### DATA LINES

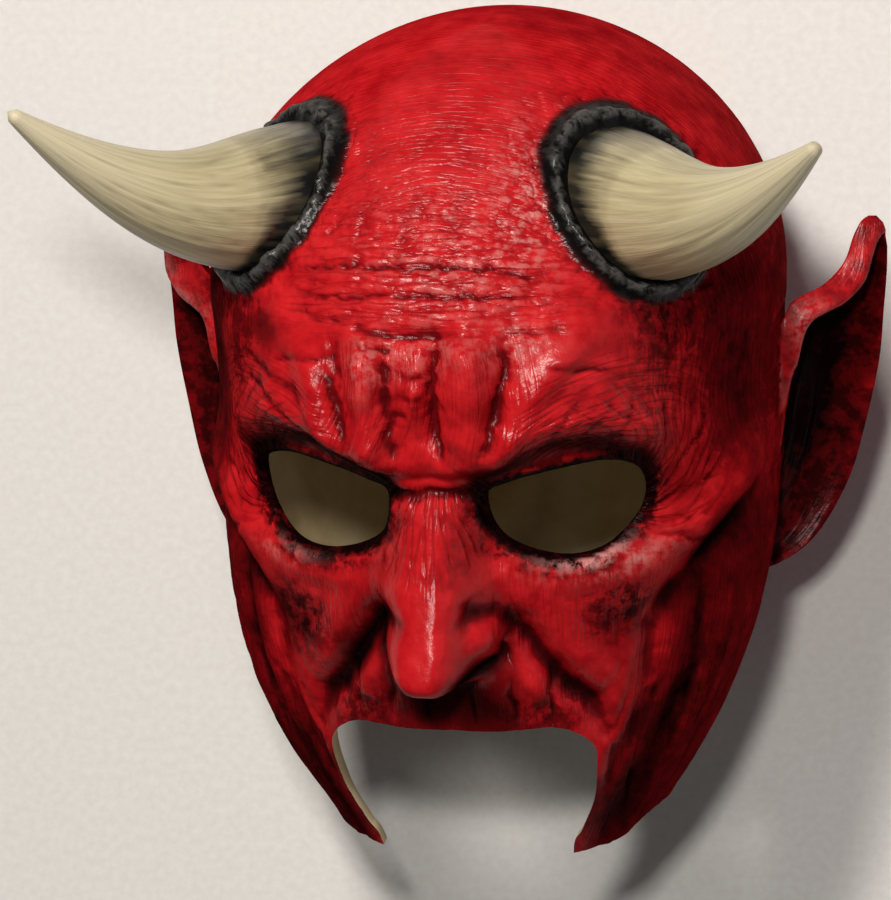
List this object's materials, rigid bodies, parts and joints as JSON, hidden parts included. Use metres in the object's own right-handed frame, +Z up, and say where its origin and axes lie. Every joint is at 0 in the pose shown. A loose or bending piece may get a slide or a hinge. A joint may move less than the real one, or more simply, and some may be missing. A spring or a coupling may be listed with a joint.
{
  "type": "demon mask",
  "caption": "Hollow full-head latex demon mask with curved horns in raised sockets, pointed ears, long nose, scowling brow, eye holes and a cut-out for mouth and chin, lying on its back.",
  "frame": {"origin": "centre of the bounding box's base, on the surface the mask lies on", "axes": "the mask lies on the back of its head: +Z is up, out through the tilted face, +Y towards the crown, +X towards the wearer's left"},
  "size_m": [0.215, 0.237, 0.2179],
  "materials": {
    "red_latex": "glossy painted latex, dark wash in the folds",
    "horn_bone": "satin painted latex, bone cream with a smoky base"
  },
  "bodies": {
    "root": {"mask_shell": "red_latex", "horn_right": "horn_bone", "horn_left": "horn_bone"}
  },
  "joints": []
}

### PROMPT
Your task is to quote all of the data word for word.

### RESPONSE BELOW
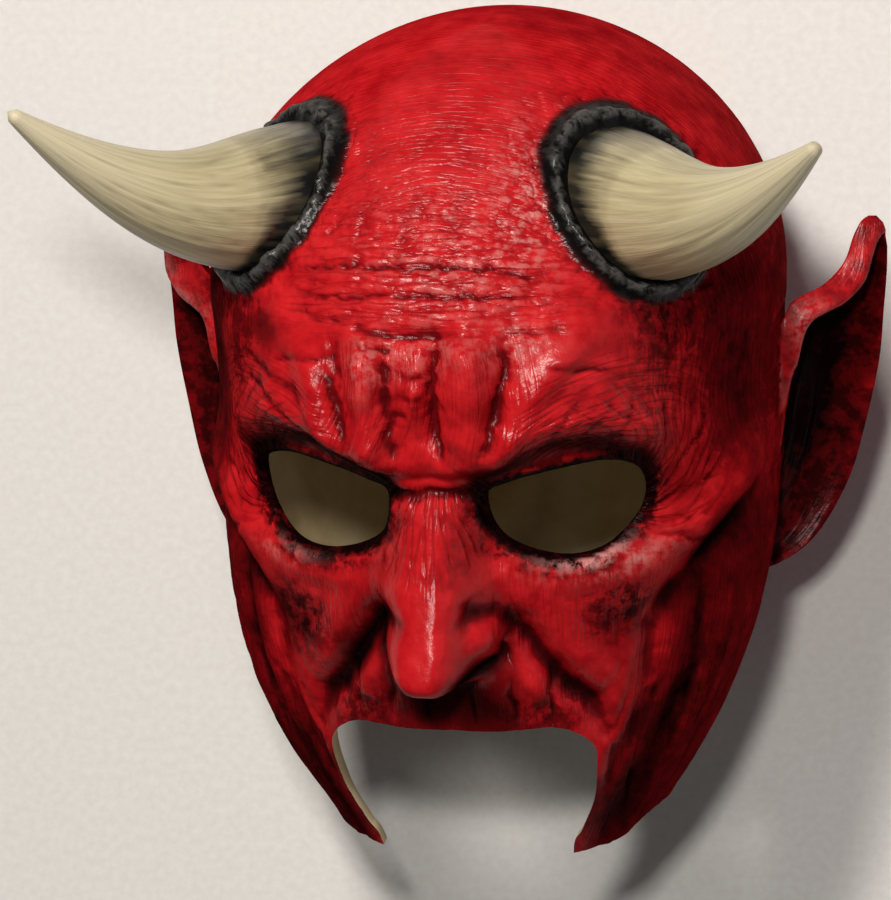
List this object's materials, rigid bodies, parts and joints as JSON, hidden parts included. Use metres in the object's own right-handed frame, +Z up, and say where its origin and axes lie. Every joint is at 0 in the pose shown. A loose or bending piece may get a slide or a hinge. A joint may move less than the real one, or more simply, and some may be missing. A spring or a coupling may be listed with a joint.
{
  "type": "demon mask",
  "caption": "Hollow full-head latex demon mask with curved horns in raised sockets, pointed ears, long nose, scowling brow, eye holes and a cut-out for mouth and chin, lying on its back.",
  "frame": {"origin": "centre of the bounding box's base, on the surface the mask lies on", "axes": "the mask lies on the back of its head: +Z is up, out through the tilted face, +Y towards the crown, +X towards the wearer's left"},
  "size_m": [0.215, 0.237, 0.2179],
  "materials": {
    "red_latex": "glossy painted latex, dark wash in the folds",
    "horn_bone": "satin painted latex, bone cream with a smoky base"
  },
  "bodies": {
    "root": {"mask_shell": "red_latex", "horn_right": "horn_bone", "horn_left": "horn_bone"}
  },
  "joints": []
}